Renal Resistive Index on Intensive Care Unit Admission Correlates With Tissue Hypoperfusion Indices and Predicts Clinical Outcome.

BACKGROUND: Renal resistive index (RRI) has been used to evaluate renal blood flow. Our aim was to investigate the relation between RRI and global tissue hypoperfusion indices and their association with clinical outcome, in intensive care unit (ICU) patients. METHODS: RRI was measured within 24 h of ICU admission. Gas exchange and routine hemodynamic variables at the time of RRI assessment were recorded. An elevated RRI was defined as >0.7. The ratio of central venous-to-arterial carbon dioxide partial pressure difference by arterial-to-central venous oxygen content difference (P(cv-a)CO2/C(a-cv)O2) and lactate were used as global tissue hypoperfusion indices.
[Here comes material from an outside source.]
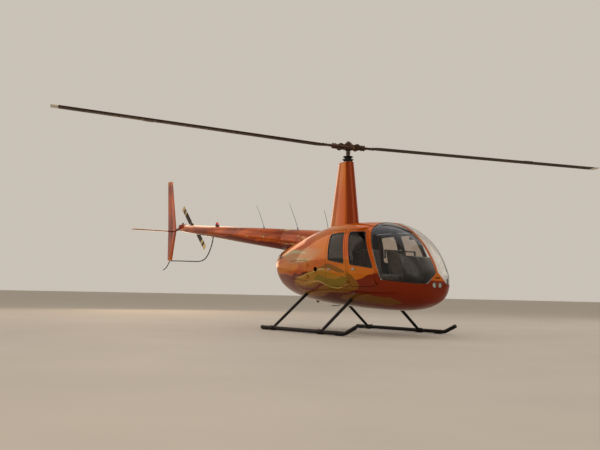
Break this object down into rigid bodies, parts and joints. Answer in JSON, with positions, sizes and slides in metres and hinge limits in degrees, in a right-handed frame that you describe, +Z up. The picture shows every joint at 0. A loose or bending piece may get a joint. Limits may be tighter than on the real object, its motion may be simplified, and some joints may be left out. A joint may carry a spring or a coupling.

RESULTS: A total of 126 patients were included [median age 61 (IQR 28) years, 74% males]. P(cv-a)CO2/C(a-cv)O2 ratio and arterial lactate were significantly higher in patients with RRI >0.7 compared with those with RRI ≤0.7 [2.88 (3.39) vs. 0.62 (0.57) mmol/L and 2.4 (2.2) vs. 1.2 (0.6)] respectively, both P < 0.001)]. RRI was significantly correlated with P(cv-a)CO2/C(a-cv)O2 ratio and arterial lactate for the whole patient population (rho = 0.64, both P < 0.0001) and for the subset of patients with shock (rho = 0.47, P = 0.001; and r = 0.64, P < 0.0001 respectively). Logistic regression models showed a significant association between RRI and P(cv-a)CO2/C(a-cv)O2 ratio with clinical outcome. The combination of RRI with P(cv-a)CO2)/(C(a-cv)O2 ratio and lactate better predicted mortality than RRI alone [AUC 84.8% (95% CI 5.1% -94.4%)] vs. [AUC 74.9% (95% CI 61%-88.8%)] respectively, P < 0.001. CONCLUSIONS: Renal blood flow assessed by RRI, on ICU admission, correlates with global tissue hypoperfusion indices. In addition, RRI in combination with tissue perfusion estimation better predicts clinical outcome than RRI alone.